Unlike some modern bottles and boxes which look as if they've been designed in five minutes as an afterthought, there's really a lot of history behind the packaging of Madame Rochas. The box is nice enough, plain white with "Madame Rochas" in red writing, but it's the bottle that's has all the history to it - designed by Pierre Dinand, it was based on an 18th century Cristalleries de Baccarat crystal bottle in Helène Rochas's collection. It's columnar, fluted and tapers to a smaller base, topped with a gold cap concealing a spray, while the label is thin, white and goes around the top of the bottle. Overall it's not a flashy or showy
kind of bottle - in fact, it's deliberately archaic and understated. It's not really sexy at all (it doesn't look as if the kind of perfume you'd get in it would be young or feisty) but it does have a certain class and charm of its own.
THE PERFUME ITSELF
Madame Rochas opens with strong aldehydes and a definite kick of citrus, but it's oily bergamot rather than zingy lemon. It's got a lot in common with the opening of Chanel No 5, if only because of the aldehydes giving the whole thing an almost soapy edge which quickly takes the edge off the citrus and turns it into a much softer freshness altogether. The top notes are quite a clean smell overall, not heady or rich but very "well-scrubbed" and elegant in a streamlined kind of way. Perhaps because of the aldehydes, the whole thing is cool and very clear.
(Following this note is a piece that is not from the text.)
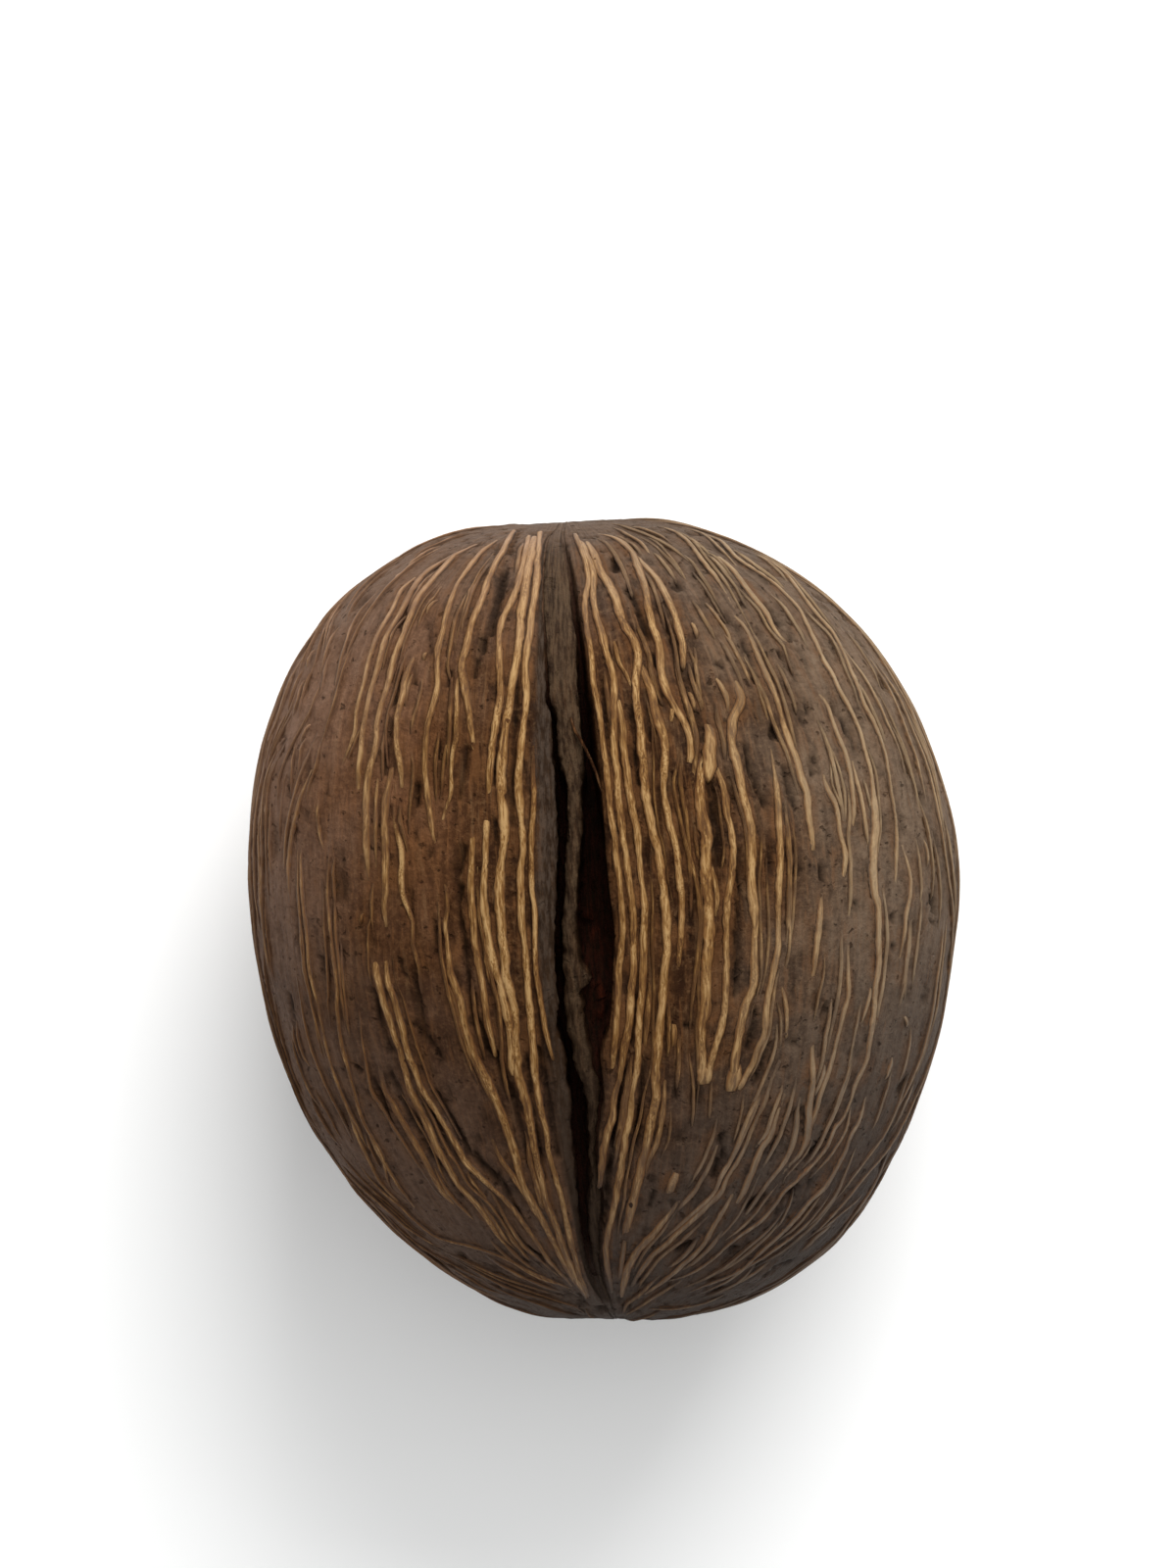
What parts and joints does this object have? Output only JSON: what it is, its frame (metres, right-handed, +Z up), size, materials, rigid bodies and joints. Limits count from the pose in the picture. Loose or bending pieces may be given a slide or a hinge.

Things start to change after about half an hour when the middle notes begin to appear. The citrus gives way to a much headier combination of very pronounced rose and jasmine - Madame Rochas turns very floral all of a sudden, losing the initial freshness and gaining a bit more depth. The jasmine isn't heavy or oriental, nor is the rose overly sweet or cloying; in fact, the effect is a little powdery. After a while, some lighter floral notes start to show through the heavier rose/jasmine base, something like lily-of-the-valley or perhaps freesia which lightens and brightens it a bit. Apparently, there's tuberose in the mix too, which I find difficult to pick out, as to my nose there isn't anything artificial-smelling or rubbery about the middle notes (the smells I tend to get with tuberose) - just a clean, flowery accord.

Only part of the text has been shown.